The programme is laudable for its unique approach, design and implementation strategy and has succeeded in distributing more than 80 million subsidised liquefied petroleum gas (LPG) connections to women from underprivileged households.

However, it has been noticed that PMUY has some limitations which affect the program due to affordability of refills and behavioural patterns in cooking choices and issues with supply chain and access.

Clean cookstoves present opportunities for women to be gainfully employed as entrepreneurs and providers of energy supply and services, with this logic and a mission, a technological intervention [TIDE] Technology Informatics and Design Endeavour would help address social issues.

The main purpose of the program is to provide clean cooking technology and capacity building to rural women. Generally, women are engaged through entrepreneurial-based empowerment training to take up responsibilities as cookstove builders, thus opening livelihood opportunities for them.

TIDE’s comprehensive plan is to create green social entrepreneurship that provided alternate economic opportunities to women, and created space for environmental and health awareness, actuating improvements in women’s social position.

Increasing women’s engagement in the energy business model may have additional benefits for the family and community.

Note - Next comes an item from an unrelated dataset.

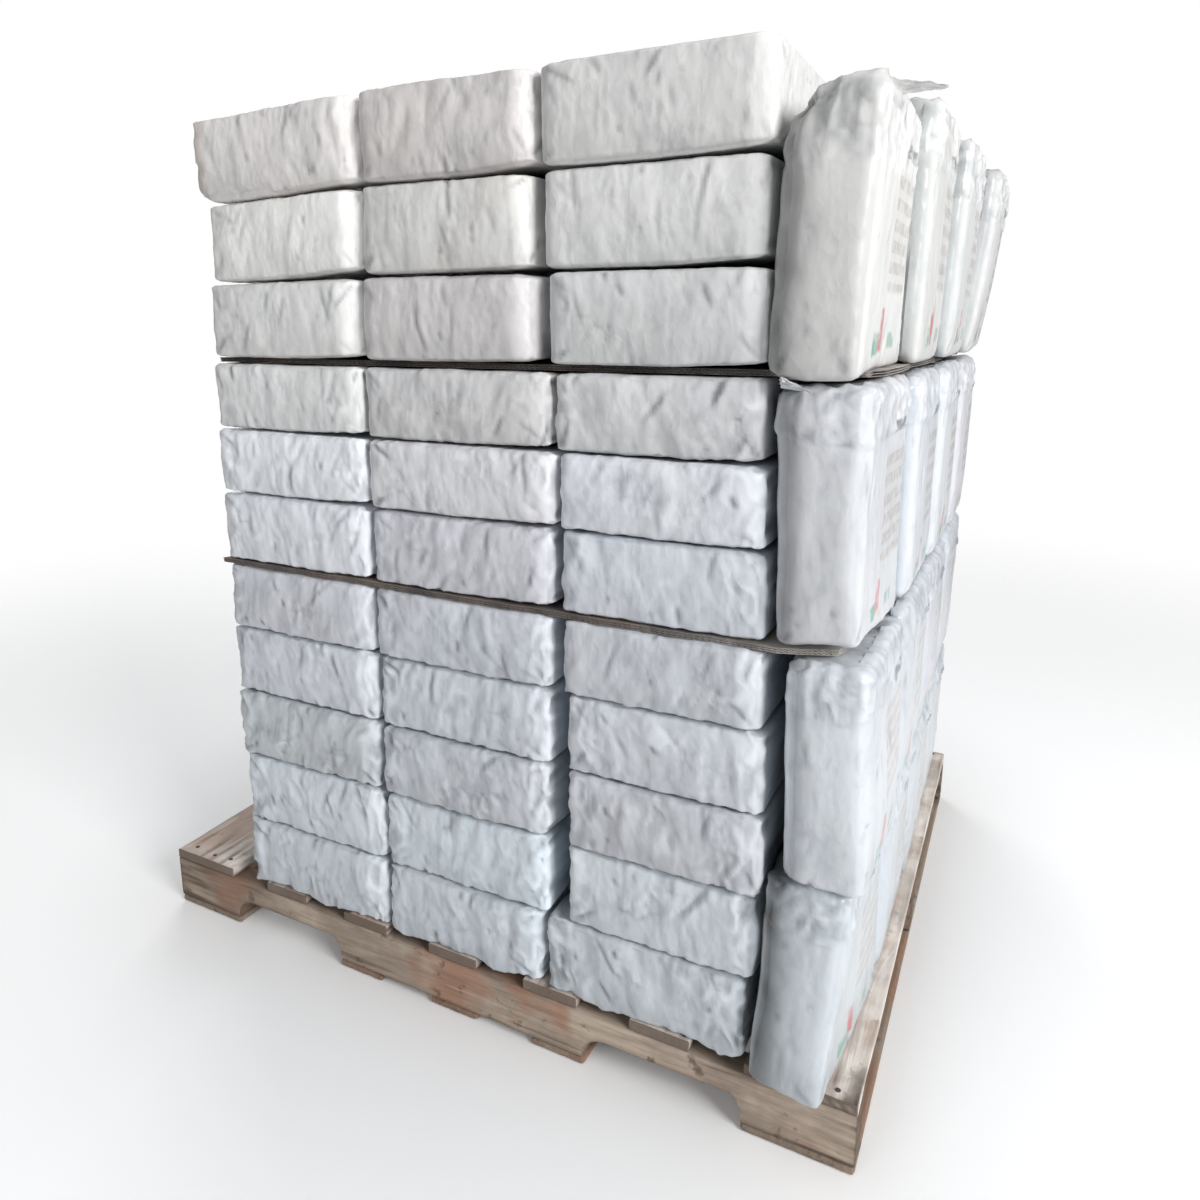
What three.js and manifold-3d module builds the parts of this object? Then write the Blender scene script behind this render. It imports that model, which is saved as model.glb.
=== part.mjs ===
// A pallet of film-wrapped bales of pressed rags: eleven layers of lying bales, four tiers of
// standing bales beside them, two cardboard sheets and a notched-stringer pallet.
// Millimetres, +Z up. The origin is the middle of the pallet's underside, on the floor.
// Places inside the load are measured from the pallet's front left corner: x to the right along
// the stringers, y to the back along the deck boards, z up from the floor.
import * as THREE from "three";
import { mergeVertices } from "three/addons/utils/BufferGeometryUtils.js";
import { ConvexGeometry } from "three/addons/geometries/ConvexGeometry.js";
import Module from "manifold-3d";

const wasm = await Module();
wasm.setup();

// Pallet.
const palletLength = 1219.2;
const palletDepth = 1016;
const stringerHeight = 76;
const stringerThickness = 38;
const notchLength = 228.6;
const notchFromEnd = 152.4;
const notchHeight = 38;
const notchRadius = 20;
const topBoardThickness = 16;
const bottomBoardThickness = 13;
const leadBoardWidth = 140;
const innerBoardWidth = 89;
const innerTopBoards = 5;
const middleBottomBoards = 3;
const boardBevel = 1.5;

// Load.
const restGap = 0.3;
const sheetThickness = 7;
const baleDepth = 250;
const rowsDeep = 4;
const lyingBevel = 10;
const standingBevel = 20;
const topTierHeadBevel = 42;
const joinOverlap = 0.5;
const coreInset = 60;
const coreDrop = 14;

// The lying layers from the bottom up. rise is a layer's height, set back is how far its front
// lies behind the pallet's front edge, and each span is where one bale starts and ends along x.
const lyingLayers = [
  { rise: 115, setBack: 3, spans: [[190, 485], [491, 766], [779, 1073]] },
  { rise: 120, setBack: 6, spans: [[194, 488], [492, 777], [812, 1082]] },
  { rise: 113, setBack: 3, spans: [[191, 486], [493, 780], [815, 1081]] },
  { rise: 111, setBack: 5, spans: [[190, 486], [492, 783], [812, 1079]] },
  { rise: 106, setBack: 2, spans: [[194, 488], [493, 788], [808, 1078]] },
  { rise: 111, setBack: 4, spans: [[192, 486], [492, 791], [806, 1077]] },
  { rise: 101, setBack: 2, spans: [[195, 489], [493, 797], [804, 1076]] },
  { rise: 101, setBack: 5, spans: [[194, 488], [491, 790], [799, 1074]] },
  { rise: 110, setBack: 4, spans: [[198, 487], [490, 770], [790, 1074]] },
  { rise: 114, setBack: 7, spans: [[206, 492], [496, 764], [783, 1075]] },
  { rise: 116, setBack: 2, spans: [[190, 500], [504, 772], [782, 1073]] },
];
const layersUnderLowSheet = 5;
const layersUnderHighSheet = 8;

// The standing bales from the bottom tier up, with their rows from the front to the back. left is
// the bale's left face at its foot, lean is how far its head stands further out, and head is how
// far its top stops short of the tier's own top.
const standingThickness = 110;
const standingFront = -8;
const standingPitch = 251;
const standingDepth = 248;
const topTierRise = 330;
const standingTiers = [
  [
    { left: 1088, lean: 2, head: 3 },
    { left: 1089, lean: 0, head: 2 },
    { left: 1090, lean: 2, head: 4 },
    { left: 1088, lean: 3, head: 2 },
  ],
  [
    { left: 1103, lean: -4, head: 4 },
    { left: 1098, lean: 0, head: 3 },
    { left: 1096, lean: 3, head: 5 },
    { left: 1095, lean: 6, head: 3 },
  ],
  [
    { left: 1088, lean: -3, head: 6 },
    { left: 1092, lean: 0, head: 8 },
    { left: 1098, lean: 3, head: 6 },
    { left: 1102, lean: 5, head: 7 },
  ],
  [
    { left: 1078, lean: 6, head: 34 },
    { left: 1086, lean: 8, head: 4 },
    { left: 1097, lean: 14, head: 10 },
    { left: 1108, lean: 26, head: 20 },
  ],
];

const sheetOutlines = [
  { name: "cardboard_sheet_low", from: [184, 0], to: [1192, 1000] },
  { name: "cardboard_sheet_high", from: [190, 14], to: [1204, 1000] },
];

const wood = new THREE.MeshStandardMaterial({ color: 0x8d7766, roughness: 0.9, metalness: 0 });
const oldWood = new THREE.MeshStandardMaterial({ color: 0x7f6c5c, roughness: 0.95, metalness: 0 });
const film = new THREE.MeshStandardMaterial({ color: 0xcfd2d8, roughness: 0.4, metalness: 0 });
const brightFilm = new THREE.MeshStandardMaterial({
  color: 0xe6e9ee,
  roughness: 0.3,
  metalness: 0,
});
const cardboard = new THREE.MeshStandardMaterial({
  color: 0x9a8876,
  roughness: 0.95,
  metalness: 0,
});

// A closed geometry as a solid that can be joined to others.
function toSolid(geometry) {
  const bare = geometry.clone();
  bare.deleteAttribute("normal");
  bare.deleteAttribute("uv");
  const merged = mergeVertices(bare, 1e-3);
  return new wasm.Manifold(
    new wasm.Mesh({
      numProp: 3,
      vertProperties: merged.attributes.position.array,
      triVerts: new Uint32Array(merged.index.array),
    }),
  );
}

// A solid back as a geometry with flat-shaded faces.
function toGeometry(solid) {
  const mesh = solid.getMesh();
  const geometry = new THREE.BufferGeometry();
  geometry.setAttribute("position", new THREE.BufferAttribute(mesh.vertProperties, 3));
  geometry.setIndex(new THREE.BufferAttribute(mesh.triVerts, 1));
  const flat = geometry.toNonIndexed();
  flat.computeVertexNormals();
  return flat;
}

// A box between two corners with its twelve edges cut off, those of its top by topBevel, and its
// top shifted along x by lean.
function bevelledBox(from, to, bevel, lean = 0, topBevel = bevel) {
  const points = [];
  const rise = to[2] - from[2];
  const place = (x, y, z) =>
    points.push(new THREE.Vector3(x + (lean * (z - from[2])) / rise, y, z));
  for (const [x, inX] of [[from[0], bevel], [to[0], -bevel]]) {
    for (const [y, inY] of [[from[1], bevel], [to[1], -bevel]]) {
      place(x + inX, y + inY, from[2]);
      place(x + inX, y, from[2] + bevel);
      place(x, y + inY, from[2] + bevel);
      place(x + Math.sign(inX) * topBevel, y + Math.sign(inY) * topBevel, to[2]);
      place(x + inX, y, to[2] - topBevel);
      place(x, y + inY, to[2] - topBevel);
    }
  }
  return new ConvexGeometry(points);
}

function namedMesh(name, geometry, material) {
  const mesh = new THREE.Mesh(geometry, material);
  mesh.name = name;
  return mesh;
}

// A stringer: a plank on edge whose underside has two round-cornered notches for the forks.
function stringerGeometry() {
  const side = new THREE.Shape();
  const arcHeight = notchHeight - notchRadius;
  side.moveTo(0, 0);
  for (const start of [notchFromEnd, palletLength - notchFromEnd - notchLength]) {
    const end = start + notchLength;
    side.lineTo(start, 0);
    side.lineTo(start, arcHeight);
    side.absarc(start + notchRadius, arcHeight, notchRadius, Math.PI, Math.PI / 2, true);
    side.lineTo(end - notchRadius, notchHeight);
    side.absarc(end - notchRadius, arcHeight, notchRadius, Math.PI / 2, 0, true);
    side.lineTo(end, 0);
  }
  side.lineTo(palletLength, 0);
  side.lineTo(palletLength, stringerHeight);
  side.lineTo(0, stringerHeight);
  side.closePath();
  const geometry = new THREE.ExtrudeGeometry(side, {
    depth: stringerThickness,
    bevelEnabled: false,
    curveSegments: 4,
  });
  geometry.rotateX(Math.PI / 2);
  geometry.translate(0, stringerThickness, 0);
  return geometry;
}

function pallet() {
  const group = new THREE.Group();
  const stringerFloor = bottomBoardThickness + restGap;
  const places = [
    ["stringer_front", 0],
    ["stringer_middle", (palletDepth - stringerThickness) / 2],
    ["stringer_back", palletDepth - stringerThickness],
  ];
  for (const [name, y] of places) {
    const stringer = namedMesh(name, stringerGeometry(), wood);
    stringer.position.set(0, y, stringerFloor);
    group.add(stringer);
  }

  const board = (name, x, z, width, thickness, material) =>
    namedMesh(
      name,
      bevelledBox([x, 0, z], [x + width, palletDepth, z + thickness], boardBevel),
      material,
    );

  const topFloor = stringerFloor + stringerHeight + restGap;
  const widths = [leadBoardWidth, ...Array(innerTopBoards).fill(innerBoardWidth), leadBoardWidth];
  const bare = palletLength - widths.reduce((sum, width) => sum + width, 0);
  let x = 0;
  widths.forEach((width, i) => {
    group.add(board(`top_board_${i + 1}`, x, topFloor, width, topBoardThickness, wood));
    x += width + bare / (widths.length - 1);
  });

  // The bottom boards lie under the stringers' ends and middles, clear of the notches.
  const middleStart = notchFromEnd + notchLength;
  const middleRoom = palletLength - 2 * middleStart - innerBoardWidth;
  const bottomBoards = [[0, leadBoardWidth]];
  for (let i = 0; i < middleBottomBoards; i += 1) {
    bottomBoards.push([middleStart + (middleRoom * i) / (middleBottomBoards - 1), innerBoardWidth]);
  }
  bottomBoards.push([palletLength - leadBoardWidth, leadBoardWidth]);
  bottomBoards.forEach(([start, width], i) => {
    group.add(board(`bottom_board_${i + 1}`, start, 0, width, bottomBoardThickness, oldWood));
  });
  return group;
}

// One layer of lying bales: twelve bales that just meet, held together by a core that stays back
// from the faces, so that the gaps between the bales are cut into them.
function lyingLayerGeometry({ rise, setBack, spans }, floor) {
  const top = floor + rise - restGap;
  const depth = rowsDeep * baleDepth;
  const first = spans[0][0];
  const last = spans[spans.length - 1][1];
  let layer = toSolid(
    bevelledBox(
      [first + coreInset, setBack + coreInset, floor + coreDrop],
      [last - coreInset, setBack + depth - coreInset, top - coreDrop],
      boardBevel,
    ),
  );
  for (const [start, end] of spans) {
    for (let row = 0; row < rowsDeep; row += 1) {
      const near = setBack + row * baleDepth - (row > 0 ? joinOverlap : 0);
      const far = setBack + (row + 1) * baleDepth;
      layer = layer.add(toSolid(bevelledBox([start, near, floor], [end, far, top], lyingBevel)));
    }
  }
  return toGeometry(layer);
}

function cardboardSheet({ name, from, to }, floor) {
  const bottom = floor;
  const top = floor + sheetThickness - restGap;
  return namedMesh(
    name,
    bevelledBox([from[0], from[1], bottom], [to[0], to[1], top], boardBevel),
    cardboard,
  );
}

function load(deck) {
  const group = new THREE.Group();
  const tierFloors = [deck];
  const tierTops = [];
  let floor = deck;
  lyingLayers.forEach((layer, i) => {
    const number = String(i + 1).padStart(2, "0");
    group.add(namedMesh(`bale_layer_${number}`, lyingLayerGeometry(layer, floor), film));
    floor += layer.rise;
    const sheet = [layersUnderLowSheet, layersUnderHighSheet].indexOf(i + 1);
    if (sheet >= 0) {
      tierTops.push(floor);
      group.add(cardboardSheet(sheetOutlines[sheet], floor));
      floor += sheetThickness;
      tierFloors.push(floor);
    }
  });

  // Two tiers of standing bales share the height below the low sheet.
  const lowMiddle = (tierFloors[0] + tierTops[0]) / 2;
  const tiers = [
    [tierFloors[0], lowMiddle],
    [lowMiddle, tierTops[0]],
    [tierFloors[1], tierTops[1]],
    [tierFloors[2], tierFloors[2] + topTierRise],
  ];
  standingTiers.forEach((rows, tier) => {
    const [foot, head] = tiers[tier];
    rows.forEach((bale, row) => {
      const y = standingFront + row * standingPitch;
      // The second tier stands on the heads of the first, and the others on deck or sheet.
      const sunk = tier === 1 ? standingTiers[0][row].head - restGap : 0;
      const geometry = bevelledBox(
        [bale.left, y, foot - sunk],
        [bale.left + standingThickness, y + standingDepth, head - bale.head],
        standingBevel,
        bale.lean,
        tier === tiers.length - 1 ? topTierHeadBevel : standingBevel,
      );
      group.add(namedMesh(`standing_bale_${tier + 1}_${row + 1}`, geometry, brightFilm));
    });
  });
  return group;
}

const deckHeight = bottomBoardThickness + stringerHeight + topBoardThickness + 2 * restGap;
const palletOfSacks = new THREE.Group();
palletOfSacks.add(pallet(), load(deckHeight + restGap));
for (const part of palletOfSacks.children) {
  part.position.set(-palletLength / 2, -palletDepth / 2, 0);
}

export default palletOfSacks;
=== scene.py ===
"""The looks of a pallet of pressed, film-wrapped bales: their film with its folds and creases, the
torn cardboard between them, and the weathered pallet that carries them. All lengths are in metres,
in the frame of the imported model, whose origin is the middle of the pallet's underside.
"""

import logging
import math
from dataclasses import dataclass, field
from enum import Enum
from typing import Union

import bpy
import numpy as np
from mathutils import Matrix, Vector


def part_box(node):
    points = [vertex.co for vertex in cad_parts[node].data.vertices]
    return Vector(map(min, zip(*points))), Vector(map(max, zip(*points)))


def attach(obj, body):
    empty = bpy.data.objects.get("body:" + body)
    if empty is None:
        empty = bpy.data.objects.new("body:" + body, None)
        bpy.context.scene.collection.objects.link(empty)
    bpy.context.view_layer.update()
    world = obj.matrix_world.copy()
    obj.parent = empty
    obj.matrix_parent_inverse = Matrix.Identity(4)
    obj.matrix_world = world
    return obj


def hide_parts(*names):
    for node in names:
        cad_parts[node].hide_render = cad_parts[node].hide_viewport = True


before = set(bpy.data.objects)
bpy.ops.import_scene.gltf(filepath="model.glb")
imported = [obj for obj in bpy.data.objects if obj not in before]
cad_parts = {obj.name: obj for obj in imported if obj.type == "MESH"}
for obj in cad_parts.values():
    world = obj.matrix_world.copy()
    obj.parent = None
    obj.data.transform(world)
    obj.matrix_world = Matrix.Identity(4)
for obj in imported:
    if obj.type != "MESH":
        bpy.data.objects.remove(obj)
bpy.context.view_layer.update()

log = logging.getLogger("pallet_of_sacks")
logging.basicConfig(level=logging.INFO, format="%(message)s")

MM = 0.001
BODY = "root"
PALLET_LENGTH = 1219.2 * MM
PALLET_DEPTH = 1016 * MM
RIDGE_BEND = 28 * MM
RIDGE_WANDER = 9 * MM
RIDGE_STEEPNESS = 3.4

Array = np.ndarray
Triple = tuple[float, float, float]
Faces = list[list[int]]
Number = Union[float, "Wire"]
Paint = Union[Triple, "Wire"]
Material = bpy.types.Material


def from_corner(x: float) -> float:
    """A distance in millimetres from the pallet's left end as an x in the frame."""
    return x * MM - PALLET_LENGTH / 2


def in_frame(x: float, y: float, z: float) -> Array:
    """A place in millimetres from the pallet's front left corner as one in the frame."""
    return np.array([from_corner(x), y * MM - PALLET_DEPTH / 2, z * MM])


def ease(low: float, high: float, value: Array) -> Array:
    """Rises smoothly from 0 where value is low to 1 where it is high."""
    t = np.clip((value - low) / (high - low), 0, 1)
    return t * t * (3 - 2 * t)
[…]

It is estimated that women reinvest nearly 90% of their income back into their families education, health and nutrition as compared with 35% for men.

Over the years, several clean cooking programmes have been launched globally and in India:

  • 1970 - LPG deployment
  • 1981- National Biogas and Manure Management Programme
  • 1986- National Programme on Improved Cookstoves
  • 2014 - Supply of Piped Natural Gas
  • 2014 - Unnat Chulha Abhiyan
  • 2017 - Pradhan Mantri Ujjwala Yojana

TIDE also recognised the urgency of switching to clean cooking and came up with own smokeless cookstove design, known as the Sarala stove, in 2002.

TIDE’s activities are mostly focused on the Indian state of Karnataka, which is one of the most prosperous states of India and was ranked second in terms of per capita income in the year 2017–2018 (Government of Karnataka, 2019).

Most scholarly work on women’s entrepreneurship in the cooking domain has emphasized that with education, training and investment, women can build businesses or be employed in the design, production, marketing, sale and maintenance sectors of new energy technologies and services.

Even government programmes and schemes have also been launched to provide equal opportunities for women.  These programmes are specially devised towards empowering the women of India.  Some of them are:

  • Beti Bachao Beti Padhao
  • Mahila-eHaat
  • Mahila Shakti Kendra
  • Support to Training and Employment Programme for Women (STEP)



In addition, specialised schemes have been formulated for the economic upliftment of women belonging to lower or backward castes.  Such as:

The New Swarnima loan scheme and the Mahila Samriddhi Yojana for SC and OBC women by the Ministry of Social Justice and Empowerment

Scheme for strengthening education among ST girls in low literacy districts by the Ministry of Tribal Affairs, specific provisions under the Mahila Coir Yojana of the Coir Board

There are among many schemes targeting women of SC/ST/OBC communities.

To change the social position of women a focus group discussions (FGDs) is being considered, proven to be effective and appropriate in understanding the views of women FGDs is conducted with one group of men and women from each village to understand gender perceptions better and to avoid the influence of perception of one on the other.

A study conducted by the United Nations Environment Programme (UNEP) and the United Nations Industrial Development Organization (UNIDO), assess the efforts to incorporate women into the value chain, specifically in the clean energy sector.

Awareness campaigns are conducted in the villages to educate the community about the need to transition from polluting to clean cooking technologies.  The main target is to shift from “smokeless stoves” to “Smokeless Village.”

It has been suggested that women can play a critical role in the promotion, sale and adoption of improved cookstoves due to their roles and experience as primary cooks in the household.  In-depth training has been done so that there is a substantial increase in women’s capacity and willingness to identify and pursue economic opportunities and build strong entrepreneur skills.

It is going with the belief that “household energy is a woman’s concern” and take up cookstove building as an income-generating opportunity.  The programme proved to be effective in creating additional livelihood opportunities for successful women stove builders, who were otherwise constrained by insufficient income and the seasonal nature of agriculture.  This transition is a boost for the social position of women.

It has been evident that casteism is there and as they are allowed only to enter kitchens and build stoves for members of their own caste and not others.  But the changes have taken place now with the in-depth training bring changes through women’s entrepreneurship and subsequent empowerment through designing market and policy initiatives, which give women from all background an opportunity to become entrepreneurs, neutralising the influence of repressive caste-based norms.

It is still existing that appropriate social behaviour for women is always decided by men, and women are just expected to be obedient and submissive.  Thus, their ability to make choices, achieve their goals, will certainly be limited to exercise their newly acquired empowerment through entrepreneurship.

It is imperative that more opportunities need to be created for women in all quarters to bring about structural changes in their social position.  One should understand the women’s ability to become energy entrepreneurs and should effectively address the urgency of transitioning to clean energy and empowerment of women at the same time.

There should be a ‘code of conduct’ in case of disrespect of a woman.  No doubt, in societies we are characterised by distributed caste practices and gender prejudices but that does not mean that the noble goal of creating women entrepreneurs should not be abandoned.  As, we know gender norms are not static nor social structures, but a shifting complex of social relationships is eternal.